=== Your task ===
Lift every line from the entries that includes the word "code".

———

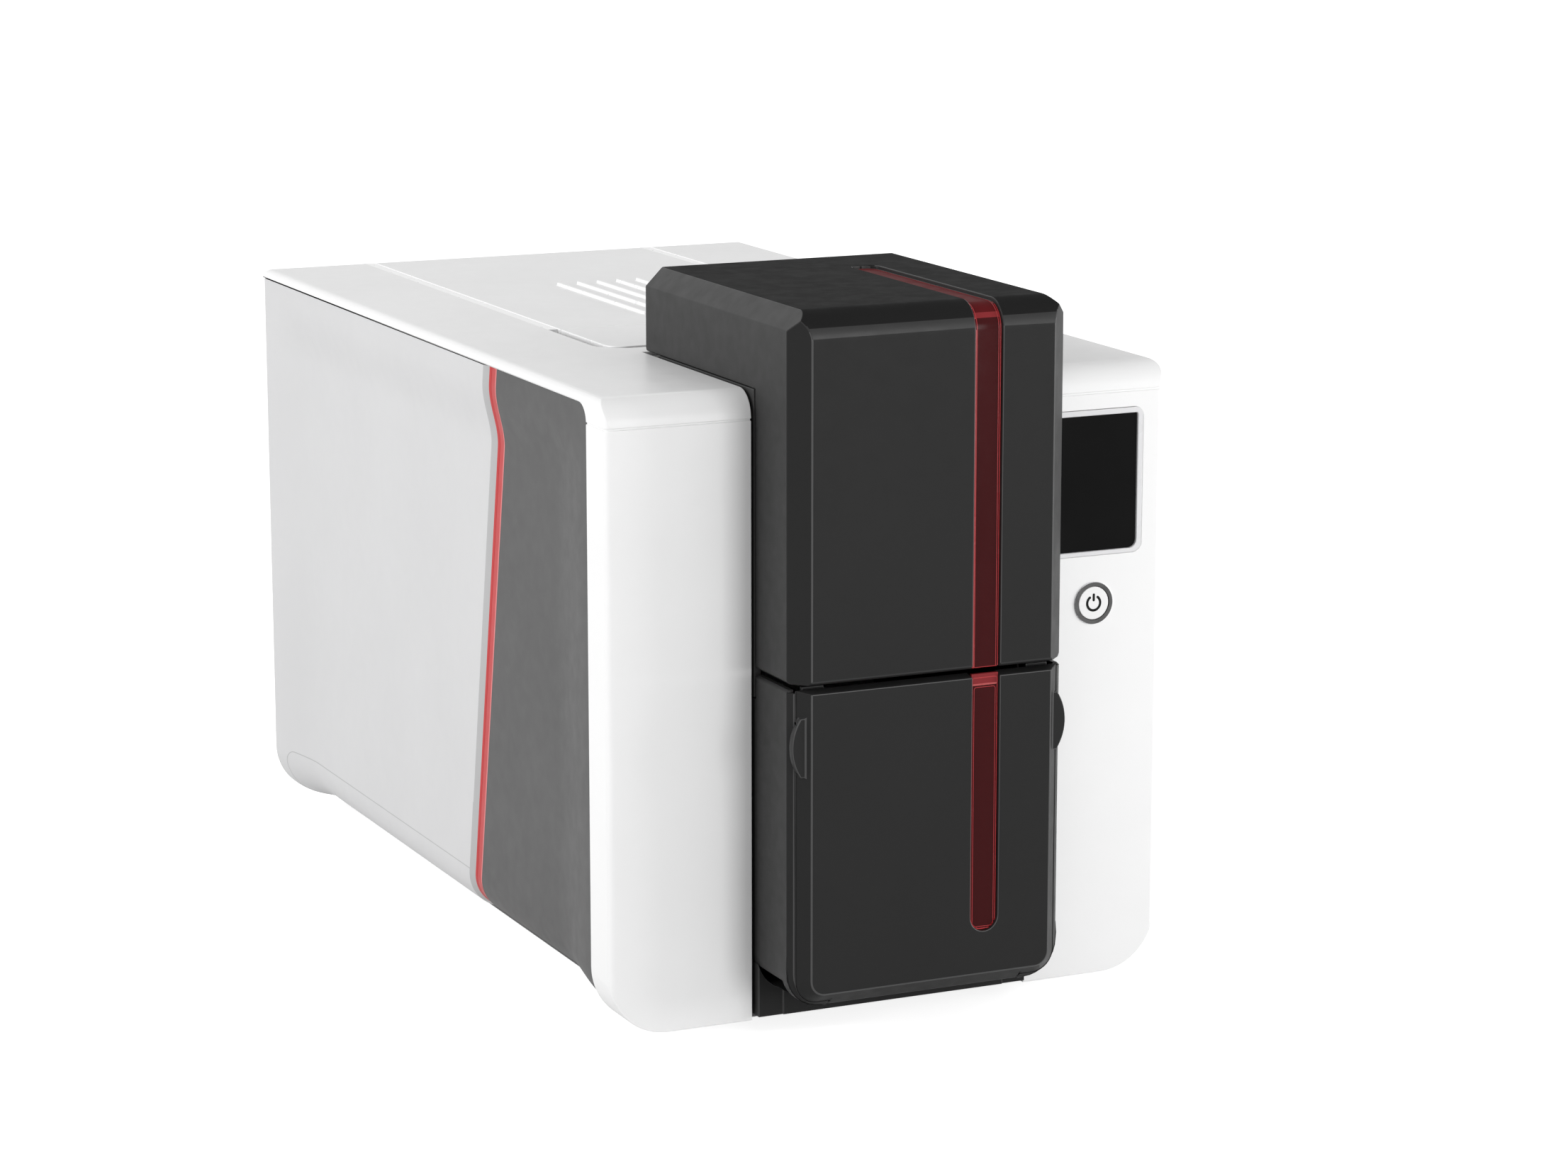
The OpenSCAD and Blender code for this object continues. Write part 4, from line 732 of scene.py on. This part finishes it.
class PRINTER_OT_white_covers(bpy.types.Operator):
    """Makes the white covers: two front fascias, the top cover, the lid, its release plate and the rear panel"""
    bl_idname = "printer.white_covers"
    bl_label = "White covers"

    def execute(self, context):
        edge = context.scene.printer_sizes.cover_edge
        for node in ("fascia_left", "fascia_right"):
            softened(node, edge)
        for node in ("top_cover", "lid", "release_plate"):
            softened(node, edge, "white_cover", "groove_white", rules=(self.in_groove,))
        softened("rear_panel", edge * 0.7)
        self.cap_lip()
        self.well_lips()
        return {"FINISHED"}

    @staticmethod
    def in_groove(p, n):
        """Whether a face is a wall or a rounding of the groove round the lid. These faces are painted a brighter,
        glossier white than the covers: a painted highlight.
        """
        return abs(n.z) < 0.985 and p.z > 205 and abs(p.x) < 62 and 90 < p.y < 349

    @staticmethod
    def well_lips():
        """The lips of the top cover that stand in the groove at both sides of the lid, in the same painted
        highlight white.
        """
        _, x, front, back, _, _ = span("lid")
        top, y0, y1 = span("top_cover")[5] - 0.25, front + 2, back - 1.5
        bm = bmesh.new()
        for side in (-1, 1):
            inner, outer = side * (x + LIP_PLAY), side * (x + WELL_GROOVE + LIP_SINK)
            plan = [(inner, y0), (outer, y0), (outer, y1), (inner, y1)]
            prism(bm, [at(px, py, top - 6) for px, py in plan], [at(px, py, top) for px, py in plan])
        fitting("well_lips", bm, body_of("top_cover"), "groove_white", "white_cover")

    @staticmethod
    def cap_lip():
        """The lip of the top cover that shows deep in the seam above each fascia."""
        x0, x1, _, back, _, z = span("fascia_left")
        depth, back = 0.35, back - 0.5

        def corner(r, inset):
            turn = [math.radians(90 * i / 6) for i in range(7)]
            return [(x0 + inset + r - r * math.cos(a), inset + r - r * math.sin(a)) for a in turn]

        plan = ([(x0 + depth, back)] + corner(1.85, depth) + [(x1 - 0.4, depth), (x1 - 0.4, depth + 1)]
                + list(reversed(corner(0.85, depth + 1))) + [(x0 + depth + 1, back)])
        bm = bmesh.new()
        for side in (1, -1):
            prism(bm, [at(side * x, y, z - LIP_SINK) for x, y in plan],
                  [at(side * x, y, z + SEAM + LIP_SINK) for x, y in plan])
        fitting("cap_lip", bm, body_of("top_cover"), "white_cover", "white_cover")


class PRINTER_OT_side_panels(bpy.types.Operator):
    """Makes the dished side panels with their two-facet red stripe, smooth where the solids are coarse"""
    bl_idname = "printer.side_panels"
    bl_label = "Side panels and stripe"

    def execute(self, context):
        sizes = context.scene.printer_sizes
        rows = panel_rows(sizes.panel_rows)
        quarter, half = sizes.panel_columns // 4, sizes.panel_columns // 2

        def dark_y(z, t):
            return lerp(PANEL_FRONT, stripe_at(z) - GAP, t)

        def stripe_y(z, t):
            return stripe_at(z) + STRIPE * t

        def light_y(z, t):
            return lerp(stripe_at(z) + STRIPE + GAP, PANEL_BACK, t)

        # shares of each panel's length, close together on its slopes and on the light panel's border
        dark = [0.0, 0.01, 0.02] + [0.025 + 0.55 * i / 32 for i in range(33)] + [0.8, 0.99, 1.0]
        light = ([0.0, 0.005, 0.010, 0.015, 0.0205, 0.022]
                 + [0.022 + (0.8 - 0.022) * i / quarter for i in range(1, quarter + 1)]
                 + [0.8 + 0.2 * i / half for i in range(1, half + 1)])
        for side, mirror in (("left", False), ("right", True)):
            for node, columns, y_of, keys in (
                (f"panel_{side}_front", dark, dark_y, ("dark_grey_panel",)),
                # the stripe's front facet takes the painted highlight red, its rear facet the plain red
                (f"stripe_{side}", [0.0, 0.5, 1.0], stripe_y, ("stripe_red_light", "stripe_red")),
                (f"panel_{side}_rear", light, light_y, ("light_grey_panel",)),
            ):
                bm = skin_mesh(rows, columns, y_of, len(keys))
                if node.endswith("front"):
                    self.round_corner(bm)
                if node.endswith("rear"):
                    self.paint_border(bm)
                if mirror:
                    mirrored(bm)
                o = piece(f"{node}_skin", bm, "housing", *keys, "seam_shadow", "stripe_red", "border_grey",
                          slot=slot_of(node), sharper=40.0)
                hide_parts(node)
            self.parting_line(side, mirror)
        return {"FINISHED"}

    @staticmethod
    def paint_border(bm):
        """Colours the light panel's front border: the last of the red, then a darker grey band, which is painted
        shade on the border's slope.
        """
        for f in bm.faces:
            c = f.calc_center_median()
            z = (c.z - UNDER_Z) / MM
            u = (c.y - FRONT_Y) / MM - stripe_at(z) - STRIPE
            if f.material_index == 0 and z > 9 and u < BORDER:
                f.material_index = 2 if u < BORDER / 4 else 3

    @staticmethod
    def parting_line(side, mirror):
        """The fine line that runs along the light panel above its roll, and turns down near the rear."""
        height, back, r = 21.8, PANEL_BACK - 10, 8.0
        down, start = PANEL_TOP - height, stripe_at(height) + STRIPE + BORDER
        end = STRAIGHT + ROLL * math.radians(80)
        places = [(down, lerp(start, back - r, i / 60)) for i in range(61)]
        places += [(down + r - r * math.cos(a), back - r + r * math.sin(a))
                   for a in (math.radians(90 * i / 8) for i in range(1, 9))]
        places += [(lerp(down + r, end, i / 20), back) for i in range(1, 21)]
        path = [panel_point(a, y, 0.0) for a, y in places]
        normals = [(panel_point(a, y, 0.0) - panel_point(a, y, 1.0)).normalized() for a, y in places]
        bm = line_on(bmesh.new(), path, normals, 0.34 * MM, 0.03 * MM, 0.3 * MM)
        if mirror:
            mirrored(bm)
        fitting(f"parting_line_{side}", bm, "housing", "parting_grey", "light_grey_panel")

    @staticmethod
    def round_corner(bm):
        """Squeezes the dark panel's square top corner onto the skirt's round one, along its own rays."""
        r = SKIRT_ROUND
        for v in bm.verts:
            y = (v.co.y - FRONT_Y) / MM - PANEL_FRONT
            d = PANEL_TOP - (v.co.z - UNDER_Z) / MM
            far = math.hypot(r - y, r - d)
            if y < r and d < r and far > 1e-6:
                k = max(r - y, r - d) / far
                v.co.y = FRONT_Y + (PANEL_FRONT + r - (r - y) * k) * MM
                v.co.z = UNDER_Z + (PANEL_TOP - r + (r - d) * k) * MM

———

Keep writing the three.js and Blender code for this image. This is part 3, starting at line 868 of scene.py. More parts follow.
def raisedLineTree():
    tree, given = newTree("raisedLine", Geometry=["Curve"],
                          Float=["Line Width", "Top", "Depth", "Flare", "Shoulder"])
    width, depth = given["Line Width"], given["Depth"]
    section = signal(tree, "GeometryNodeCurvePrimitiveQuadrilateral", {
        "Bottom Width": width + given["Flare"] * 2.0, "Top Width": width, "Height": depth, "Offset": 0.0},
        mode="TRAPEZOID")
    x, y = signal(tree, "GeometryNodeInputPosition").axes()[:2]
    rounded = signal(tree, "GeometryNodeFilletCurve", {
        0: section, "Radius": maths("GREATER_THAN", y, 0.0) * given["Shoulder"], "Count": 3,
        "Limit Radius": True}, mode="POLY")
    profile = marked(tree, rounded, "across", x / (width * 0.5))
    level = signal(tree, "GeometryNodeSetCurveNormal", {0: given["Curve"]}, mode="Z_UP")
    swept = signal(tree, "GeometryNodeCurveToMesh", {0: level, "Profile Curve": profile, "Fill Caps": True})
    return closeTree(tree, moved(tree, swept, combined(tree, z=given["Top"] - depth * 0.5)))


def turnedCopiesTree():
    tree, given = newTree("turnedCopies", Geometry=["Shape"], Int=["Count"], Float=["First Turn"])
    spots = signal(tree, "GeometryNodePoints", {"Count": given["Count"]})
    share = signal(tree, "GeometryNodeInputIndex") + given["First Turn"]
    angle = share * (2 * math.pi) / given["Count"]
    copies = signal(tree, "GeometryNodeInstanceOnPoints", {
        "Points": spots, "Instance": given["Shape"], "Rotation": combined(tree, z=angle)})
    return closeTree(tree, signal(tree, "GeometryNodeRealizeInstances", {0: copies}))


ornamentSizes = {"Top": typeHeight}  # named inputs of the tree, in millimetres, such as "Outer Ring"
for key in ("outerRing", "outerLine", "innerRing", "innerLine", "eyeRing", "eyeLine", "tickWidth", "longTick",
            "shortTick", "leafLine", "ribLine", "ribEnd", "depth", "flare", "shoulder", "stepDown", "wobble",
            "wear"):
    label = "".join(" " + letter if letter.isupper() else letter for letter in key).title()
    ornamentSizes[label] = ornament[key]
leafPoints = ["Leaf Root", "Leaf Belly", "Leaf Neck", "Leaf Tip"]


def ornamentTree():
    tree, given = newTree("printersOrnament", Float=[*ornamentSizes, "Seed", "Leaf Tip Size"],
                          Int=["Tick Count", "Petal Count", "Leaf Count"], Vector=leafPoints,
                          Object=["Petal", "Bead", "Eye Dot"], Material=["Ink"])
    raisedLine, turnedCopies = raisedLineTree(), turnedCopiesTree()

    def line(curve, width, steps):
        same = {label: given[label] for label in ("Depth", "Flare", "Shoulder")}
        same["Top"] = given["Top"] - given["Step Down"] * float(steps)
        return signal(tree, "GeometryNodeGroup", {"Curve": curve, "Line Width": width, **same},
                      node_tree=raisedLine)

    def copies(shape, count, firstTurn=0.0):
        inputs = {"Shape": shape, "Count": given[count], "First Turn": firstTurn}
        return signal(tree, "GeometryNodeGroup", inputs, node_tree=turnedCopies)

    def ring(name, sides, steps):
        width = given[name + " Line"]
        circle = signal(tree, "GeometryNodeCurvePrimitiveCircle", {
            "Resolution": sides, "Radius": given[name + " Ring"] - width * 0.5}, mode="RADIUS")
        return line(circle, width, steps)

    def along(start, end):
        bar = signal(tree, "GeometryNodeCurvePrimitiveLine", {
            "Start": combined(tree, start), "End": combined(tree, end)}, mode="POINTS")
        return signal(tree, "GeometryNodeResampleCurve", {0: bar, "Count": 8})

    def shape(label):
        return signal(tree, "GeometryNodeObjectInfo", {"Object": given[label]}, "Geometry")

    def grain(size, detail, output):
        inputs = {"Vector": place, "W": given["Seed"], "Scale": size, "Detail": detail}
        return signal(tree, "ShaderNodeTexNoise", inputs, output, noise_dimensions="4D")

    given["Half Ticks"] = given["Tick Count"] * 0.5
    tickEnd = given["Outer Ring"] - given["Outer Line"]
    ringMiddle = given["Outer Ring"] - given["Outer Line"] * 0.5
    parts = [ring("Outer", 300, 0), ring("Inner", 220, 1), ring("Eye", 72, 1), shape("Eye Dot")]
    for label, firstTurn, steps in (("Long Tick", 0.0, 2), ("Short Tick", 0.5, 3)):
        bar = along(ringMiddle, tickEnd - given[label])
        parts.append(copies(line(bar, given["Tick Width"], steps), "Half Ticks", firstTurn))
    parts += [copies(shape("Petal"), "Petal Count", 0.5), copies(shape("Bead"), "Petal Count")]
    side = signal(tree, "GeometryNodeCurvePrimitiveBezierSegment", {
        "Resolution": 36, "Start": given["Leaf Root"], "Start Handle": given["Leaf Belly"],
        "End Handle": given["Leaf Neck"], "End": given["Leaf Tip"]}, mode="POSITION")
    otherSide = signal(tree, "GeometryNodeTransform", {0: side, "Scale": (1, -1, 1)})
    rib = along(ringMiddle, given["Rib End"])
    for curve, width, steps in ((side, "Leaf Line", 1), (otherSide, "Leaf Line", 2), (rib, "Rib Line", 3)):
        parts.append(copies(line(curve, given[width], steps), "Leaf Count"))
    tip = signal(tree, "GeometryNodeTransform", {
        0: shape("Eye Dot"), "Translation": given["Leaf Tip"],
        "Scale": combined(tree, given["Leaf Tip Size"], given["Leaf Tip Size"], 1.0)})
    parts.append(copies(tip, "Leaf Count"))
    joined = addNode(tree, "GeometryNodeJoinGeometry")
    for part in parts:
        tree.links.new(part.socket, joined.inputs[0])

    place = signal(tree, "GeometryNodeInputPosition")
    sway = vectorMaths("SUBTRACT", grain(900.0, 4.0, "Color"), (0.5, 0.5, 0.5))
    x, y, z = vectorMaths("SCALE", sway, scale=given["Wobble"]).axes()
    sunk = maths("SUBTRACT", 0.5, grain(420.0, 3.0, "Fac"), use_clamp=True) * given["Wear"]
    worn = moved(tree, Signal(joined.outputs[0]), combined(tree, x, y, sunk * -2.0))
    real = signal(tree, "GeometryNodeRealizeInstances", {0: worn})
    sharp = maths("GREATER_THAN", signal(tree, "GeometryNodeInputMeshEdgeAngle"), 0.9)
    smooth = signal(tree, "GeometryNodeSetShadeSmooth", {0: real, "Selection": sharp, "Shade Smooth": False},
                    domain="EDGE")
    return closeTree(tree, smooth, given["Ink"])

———

=== Result of the task ===
The OpenSCAD and Blender code for this object continues. Write part 4, from line 732 of scene.py on. This part finishes it.
Keep writing the three.js and Blender code for this image. This is part 3, starting at line 868 of scene.py. More parts follow.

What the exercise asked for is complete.